Le maître transposait dans son génie le goût de la polychromie architecturale et des orfèvreries si développé chez les Flamands d’alors ; souvenons-nous que Melchior Broederlam dessinait des carreaux « peints et jolis », des modèles de bijoux, et sans doute Jean Van Eyck eut pu en faire autant, s’il ne l’a fait. En outre, dans cette Vierge an Donateur, il donnait au paysage ses formules définitives de mise en page.

Il ne reste plus au maître qu’une courte étape à franchir pour peindre les premiers et les plus beaux portraits modernes. Mais dès ce moment il est sans rival.

Et le duc Philippe et sa femme Bonne d’Artois savent ce que vaut un tel peintre.

Le musée de Berlin possède un portrait portant cette inscription : Dame Bonne d’Artois, la duchesse de Bourgogne.
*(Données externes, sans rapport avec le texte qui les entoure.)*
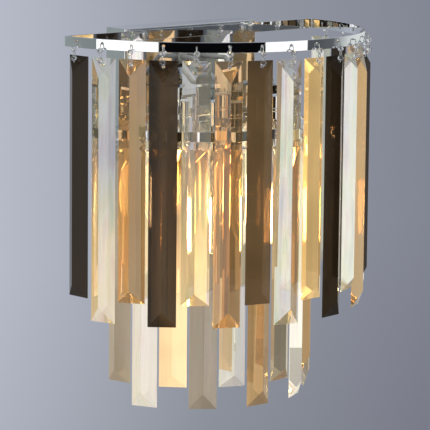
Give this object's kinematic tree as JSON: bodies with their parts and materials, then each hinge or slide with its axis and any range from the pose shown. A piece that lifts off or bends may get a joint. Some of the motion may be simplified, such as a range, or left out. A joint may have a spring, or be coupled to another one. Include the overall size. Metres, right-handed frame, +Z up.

Il est dans la manière de Jean. La duchesse, il est vrai, ressemble d’une manière frappante à la femme de Giovanni Arnoulfini, au point de se demander si la soi-disant Bonne d’Artois n’est pas tout simplement Jeanne Chenany, l’épouse du célèbre marchand lucquois, baptisée duchesse par quelque pasticheur fantaisiste.[1] Il n’en est pas moins certain que Jean travaillait activement pour le duc. On apprend par les comptes de 1427-28, que par ordre de Monseigneur, l’artiste pendant deux ans — de la Saint-Jean 1426 à la Saint-Jean 1428 — avait habité une maison dont le duc paya le loyer.[2] Il n’est pas impossible à tout prendre que Jean ait exécuté à ce moment la Vierge du Louvre.

Les mêmes comptes de 1427-28 mentionnent les payements faits au maître pour services rendus ou à rendre comme peintre, ainsi que « pour certains voyaiges secrez et pour le voyaige qu’il fait présentement avec

  1. M. Durand-Gréville tiendrait plutôt ce portrait pour une copie d’après Hubert. Les Arts anciens de Flandre., 1905, p. 33.
  2. De Laborde op. cit. t. I. p. 255.